Why varying length is a problem?
2 reasons:
- some models require fixed size inputs
- GPU require fixed size tensors

Layers that require fixed size inputs:
- feed-forward
Layers that input and output varying lengths:
- CNN, RNN, attention, pooling
Layers that input varying lengths and output fixed length:
- RNN, global pooling

Strategy with MLP

The MLP requires fixed-size (Batch, D) input
How can we input a (Batch, T, D) tensor?
Sol part 1: sliding window
Sol part 2: flatten the sequence before the MLP, unflatten after the MLP
Sol part 3: add a pooling

Strategy with RNN

an RNN can be used in 2 ways:
- in: seq -> out: summary vector
- in: seq -> out: seq

typical use case: you want to predict a class at every step from the history
solution 1:
- input the history, output the single summary vector
- complete the history, iterate
sol. 1 is perfect at test time
- can be “autoregressive” when you don’t observe several following steps ==> seq2seq
- when you observe the steps progressively, it’s better to use the evidence

But sol. 1 is very costly at training time!
sol. 2 for training:
- input the full history, output one summary vector at every step
- training all steps is done in a single iteration (cf. TP2)
- it’s possible because RNN is strictly left-to-right (causal)

Strategy with transformers

The transformer transforms an input T-seq into an output T-seq
So you still get a seq, which may be annoying
But each \(y(t)\) encompasses the whole context
- and transformers are so pwerful, that you “may” take any \(y(t)\) as the summary of the whole seq!
- in practice: pick the last \(y(T)\), or the \(y(t)\) that corresponds to a special token (CLS)
Another common option is to use some pooling on all \(y(t)\)

Strategy with CNN

CNN transform an input T-seq into an output T’-seq
can become complex when stacking layers!
- best practice: add padding so that T=T’ if possible
best pract: always add global pooling on top when a single vector is required

Strategy with “special” attention

Common strategy for varying length in batch

Option 1: just use batchsize=1
- not very efficient with GPU
Option 2: padding + truncation
- PB1: which length to choose?
- PB2: how to prevent the loss & other layers to use padded elts?

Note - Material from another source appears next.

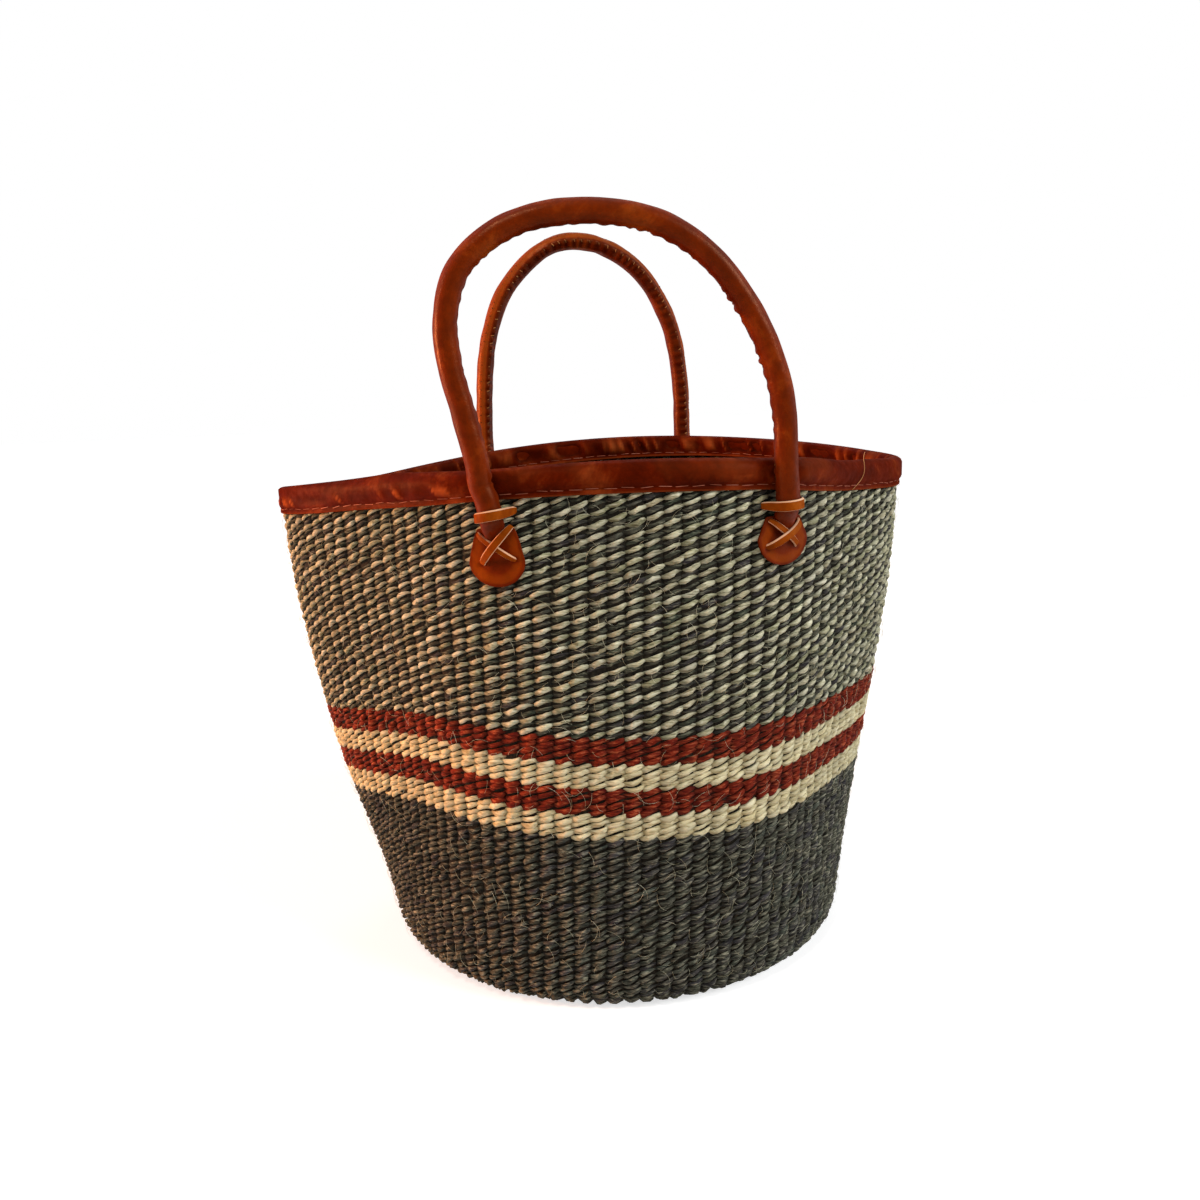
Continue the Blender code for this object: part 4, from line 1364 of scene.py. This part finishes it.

use a mask to define which elts are not padded
- many pytorch layers support a mask
- causal mask used in decoders

In practice:
- RNN: cf. hands on
- CNN: cf. hands on
- Transformers: support attention_mask

Practice: padding/masking

Here’s a working code for padding a mini-batch of 2 sequences as input to a RNN:

import pytorch_lightning as pl
import torch

torch.random.manual_seed(0)

class ToyModel(pl.LightningModule):
    def __init__(self):
        super().__init__()
        self.rnn = torch.nn.RNN(1,1,batch_first=True)
        self.lossf = torch.nn.MSELoss()

    def test_step(self,batch,batchidx):
        print("IN",batch.shape)
        y=self.rnn(batch)[0]
        print("OUT",y.shape)
        # create a gold value=1 for every timestep
        gld = torch.full(y.size(),1.)
        loss = self.lossf(y,gld)
        print("LOSS",loss.item())

    def configure_optimizers(self):
        opt = torch.optim.SGD(self.parameters(),lr=0.01)
        return opt

class ToyDataset(torch.utils.data.Dataset):
    def __init__(self):
        super().__init__()
        self.data = []
        self.data.append(torch.tensor([0.,1.,2.]).view(-1,1))
        self.data.append(torch.tensor([0.,1.,2.,3.]).view(-1,1))

    def __len__(self):
        return len(self.data)

    def __getitem__(self,i):
        x = self.data[i]
        return x

def custom_collate(data):
    x = torch.nn.utils.rnn.pad_sequence(data,batch_first=True)
    return x

mod=ToyModel()
dd=ToyDataset()
ds = torch.utils.data.DataLoader(dd, batch_size=2, collate_fn=custom_collate)
trainer = pl.Trainer(max_epochs=1)
trainer.test(mod,ds)

Check whether the padded timestep affects the final hidden state in the RNN

prevent this by “packing” seqs+length as input (and unpacking them after the RNN):

x = torch.nn.utils.rnn.pack_padded_sequence(x, [3,4], batch_first=True, enforce_sorted=False)
y,yfin = self.rnn(x)
y,_ = torch.nn.utils.rnn.pad_packed_sequence(y, batch_first=True)

Check again whether the padded timestep affects the final hidden state in the RNN

Now check whether the loss is affected by padded elements?

replace the vanilla loss by one you compute yourself with a mask:

mask = torch.full(y.size(),1.)
if mask.shape[0]>1: mask[0,3,0]=0.
non_zero_elements = mask.sum()
loss = self.lossf(y,gld)
loss = (loss * mask.float()).sum() # zero masked elts
loss = loss / non_zero_elements

check manually that the final loss corresponds to what is expected

Causal convolution

Implement a module for causal convolution (see F.pad()):

Check that the future does not alter the present
Extra: implement a causal convolution with dilation